What are you writing in? I felt exactly the way you just described when I was
doing a lot of CRUD in Java. If you are experiencing this coding malaise, the
kind where you've done your thinking and you know exactly what your fingers
are going to be tapping for the next 12 hours, your tools are truly letting
you down.

Your tools are also putting you in danger, because somewhere out there, a
competitor is using a better set of tools to finish the task in a tenth of the
time and move on, with better motivation as well.

------
cellis
on the other hand, this is actually good for the economy, in my opinion.
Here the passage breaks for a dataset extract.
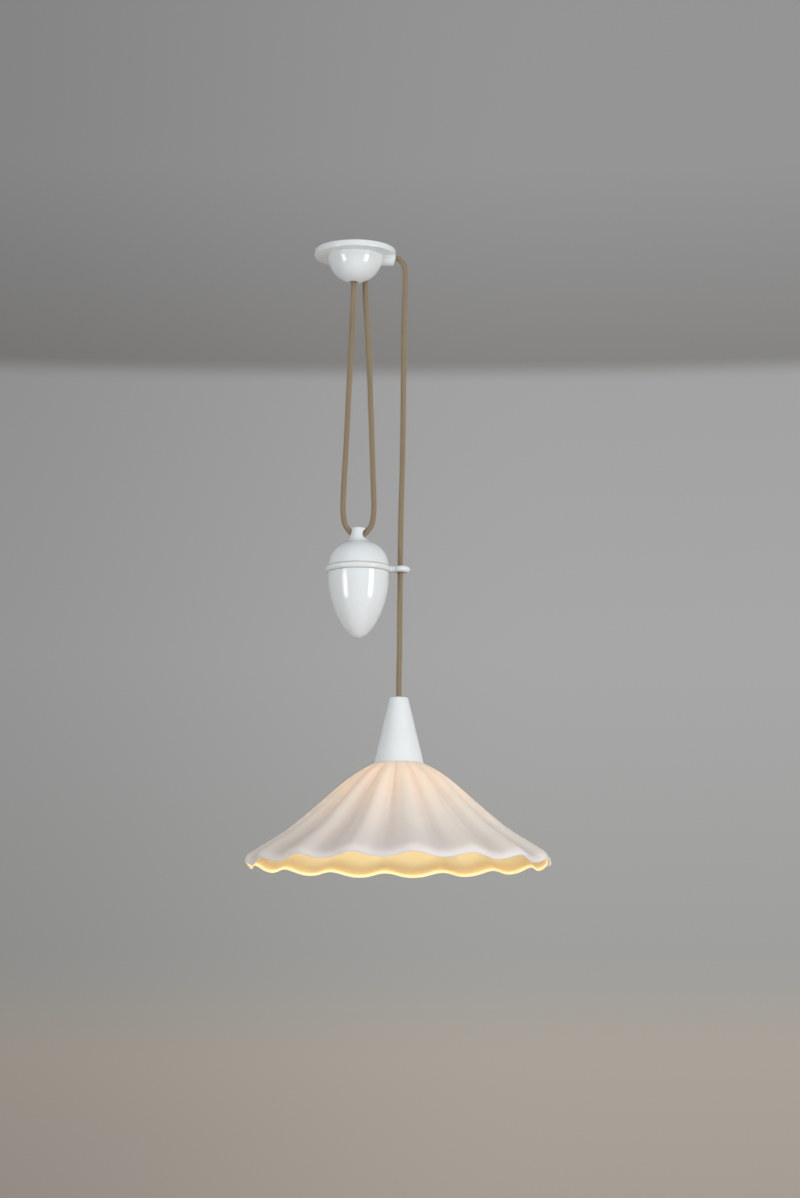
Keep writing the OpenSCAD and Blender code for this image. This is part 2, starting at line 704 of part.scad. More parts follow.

It
shows that programming is a skill that everyone, and I do mean everyone,
should learn.

------
jimbokun
Maybe the most important part of the article for would be straight, single,
male ycombinators is this:

"I mentioned by way of contrast that I am in the "software business." Now, I
love what I do for a living, but really, generally speaking, the occupation
does not bring me into contact with a lot of attractive and available young
women. It is nothing like, say, being a photographer, a marketing or media
exec, a fashion designer, a yoga instructor or a lifeguard. There are probably
a hundred other such occupations. Better than all of them must be, "straight
male ballet dancer" or running a dance company."

Maybe you should all be starting your own dance company instead of a software
start up?

------
davidw
Yeah... I agree, you just don't want to get stuck cleaning up the mess
afterwards. It's not rewarding work.